Mon copain a vite reculé jusqu'aux zebras. Il est sorti pour parler avec le conducteur du camion que nous avions failli emboutir. A peine avait-il garé la voiture « en sécurité » que les voitures ont recommencé à arriver, sans discontinuer. Comme si quelqu'un avait interrompu la circulation quelques minutes, pour nous laisser la vie sauve. Mon copain était en pleine discussion avec l'homme pour voir si tout allait bien, et moi, j'étais prostrée sur mon siège. J'ai fait un rapide calcul, une rapide constatation, et l'évidence s'est imposée à moi : un périphérique à l'heure de pointe, une voiture arrêtée à contresens après un virage sans visibilité = 95% de se faire emboutir par l'avant et de crever comme des merdes.
Et pourtant, nous étions en vie. En plein rush, pendant quelques secondes, il n'y avait eu AUCUNE voiture. Des secondes qui  nous ont permis d'être encore là aujourd'hui.
Lorsque mon copain est revenu dans la voiture, nous avons repris notre route normalement, comme si de rien n'était.
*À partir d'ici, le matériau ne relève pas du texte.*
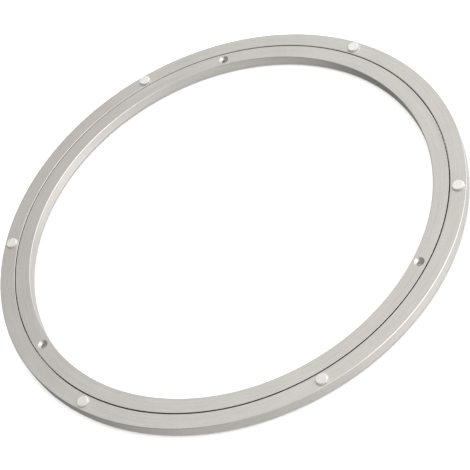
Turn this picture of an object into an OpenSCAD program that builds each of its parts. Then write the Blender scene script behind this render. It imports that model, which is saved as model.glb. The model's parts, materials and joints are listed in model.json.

Sauf que j'étais en pleurs. Je tremblais. Dès que mon copain a ouvert la bouche, je me suis permise de déverser ma peur sur lui. Je l'ai engueulé de rouler aussi vite, d'être aussi con, aussi inconscient, de ne pas savoir, à son âge, qu'on ne déboule pas à 90km/h par temps de pluie dans un virage en descente aussi serré que celui-ci. Nous avons croisé d'autres virages pendant le trajet, et même pendant les huit six mois qui ont suivi. Et chaque fois, je m'agrippais à mon siège, j'avais du mal à respirer, et je n'arrivais à me calmer qu'une fois le virage passé. Que ça soit moi ou quelqu'un d'autre qui conduise, je fais une crise d'angoisse à chaque virage. Deux secondes passent comme deux heures et je dois puiser au plus profond de moi-même pour réussir à respirer.
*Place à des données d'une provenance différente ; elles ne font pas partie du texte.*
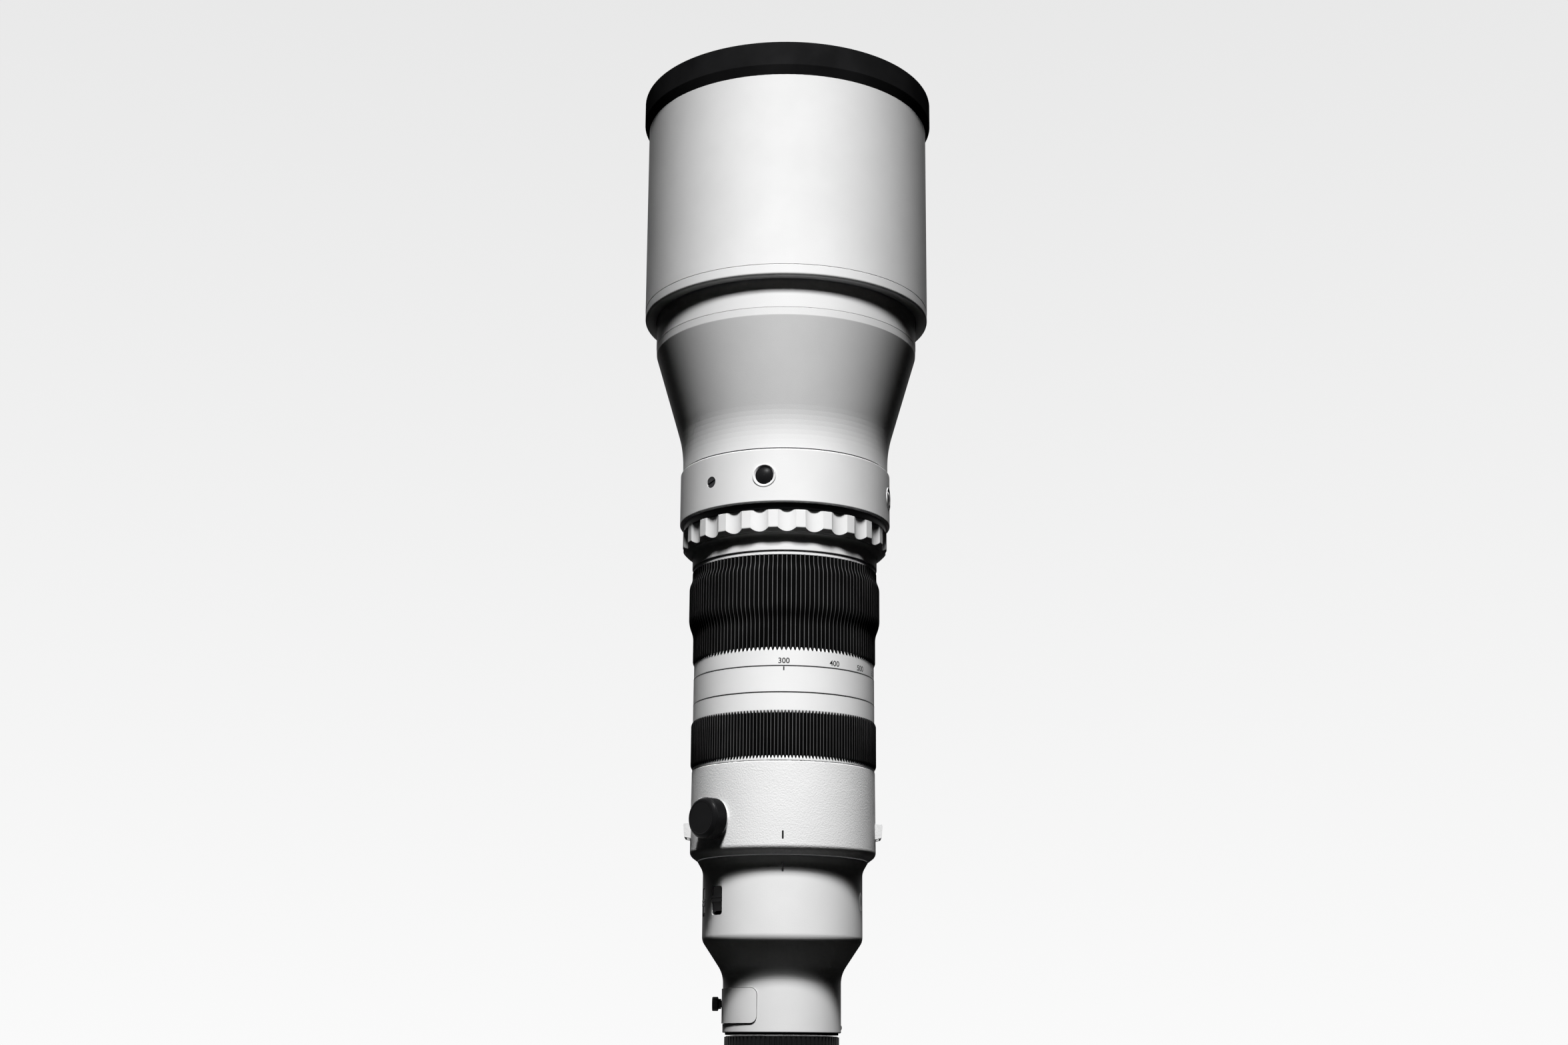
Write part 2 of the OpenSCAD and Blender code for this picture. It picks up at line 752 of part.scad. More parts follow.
module cam_tube() {
    color("silver") {
        difference() {
            tube(cam_r, cam_r - cam_wall, z_guide + 3 + seam, z_button - z_guide - 3 - 2 * seam);
            for (i = [0 : cam_pins - 1], k = [0 : cam_steps])
                rotate([0, 0, i * 360 / cam_pins + zoom_turn * k / cam_steps - 90])
                    translate([guide_r - 3, 0, z_zoom_pin + zoom_travel * k / cam_steps])
                        rotate([0, 90, 0]) cylinder(r = cam_pin_r + 0.6, h = 10);
        }
        intersection() {
            on_barrel(key_phi, z_key) translate([0, 0, cam_r - 1]) linear_extrude(height = 8)
                square([key_w, key_w], center = true);
            tube(ring_bore + key_depth, cam_r - cam_wall / 2, z_key - key_w, 2 * key_w);
        }
    }
}

module zoom_cell() {
    color("black") {
        turned([
            [cell_r, z_zoom_cell, 0.3], [cell_r, z_zoom_cell + zoom_cell_h, 0.3],
            [group_glass_d / 2 - 2, z_zoom_cell + zoom_cell_h, 0.3],
            [group_glass_d / 2 - 2, z_zoom_cell + zoom_cell_h - 2, 0],
            [group_glass_d / 2 + pin_gap, z_zoom_cell + zoom_cell_h - 2, 0],
            [group_glass_d / 2 + pin_gap, z_zoom_cell, 0]
        ]);
        for (i = [0 : cam_pins - 1])
            on_barrel(i * 360 / cam_pins, z_zoom_pin) disc(cam_pin_r, cell_r - 2, cam_r - cell_r + 1.6);
    }
}

module zoom_lens() {
    color("lightcyan") lens_blank(group_glass_d / 2, z_zoom_cell + 3, 10, zoom_curves[0], zoom_curves[1]);
}

module focus_rods() {
    color("silver") for (side = [0, 180])
        on_barrel(90 + side, 0) rotate([-90, 0, 0]) translate([0, -rod_pcr, z_web + web_t])
            cylinder(r = rod_r, h = z_iris - z_web - web_t);
}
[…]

Cet incident a eu le mérite de me faire comprendre une chose : j'ai peur de mourir. Même lorsque je me sens mal et que je me dis que j'aimerais bien crever quelques secondes pour ne plus rien ressentir, je me rappelle ce jour, et les émotions qui m'ont envahie en me rendant compte que j'avais vraiment failli mourir. Je me dis que ce n'est pas pour rien, que la circulation s'est miraculeusement arrêtée pendant quelques secondes. Je me dis qu'il faut que je reste, et que je me batte pour ma vie, pour mon avenir, même si je souffre. Parce que mourir est pire que vivre, à mes yeux. Et pour moi, ça n'était pas si évident que ça, avant. J'ai eu la folle impression qu'on m'avait donné une chance. Comme si on avait décidé que je devais mourir, qu'on avait étudié mon cas, et qu'on avait décidé de finalement me laisser vivre. Bêtement, j'ai essayé de trouver une raison à ce coup de bol miraculeux. Dans mon sac, j'avais le pendentif en or que m'a offert ma marraine à ma naissance et qu'on m'a donnée à mes seize ans. Je n'ai jamais connu ma marraine, mais bizarrement, c'est elle que je me suis sentie obligée de remercier. Non, je n'étais même pas obligée. Je DEVAIS la remercier, parce qu'à mes yeux, c'est elle qui m'avait sauvée. J'ai cherché une explication, et j'ai trouvé la mienne. Elle avait décidé de me botter le cul pour que je prenne ma vie en main.
Quelques jours après cet incident, j'ai avoué à mes parents que je ne retournerais pas à la Fac à la rentrée. Je leur ai dit que j'allais faire mon CAP petite enfance, et que j'allais surtout faire ce que je prévoyais de ma vie. J'ai dit que même si je me trompais, je ne voulais pas crever demain en n'ayant pas essayé d'aller au bout de mes projets à moi, et non des leurs.
Je ne leur ai pas dit que c'était à cause de l'incident. Ils n'auraient sans doute pas compris. Même mon copain n'a pas été traumatisé outre-mesure par cet imprévu. Une fois arrivés sur notre lieu de vacances, il a vite relégué ce petit problème au rang de souvenir et il a continué à vivre sa vie. De mon côté, j'ai mis quelques jours à m'en remettre, et à me sortir les doigts du cul pour prendre les bonnes décisions une bonne fois pour toute.
Ça m'a beaucoup aidée, finalement. De me dire que j'aillais mourir. Il faut sans doute trouver une once de valeur à notre vie pour nous respecter et suivre nos désirs. Ce petit incident a été le coup de fouet qu'il me fallait. Un coup de fouet qui fait mal, mais qui fait avancer.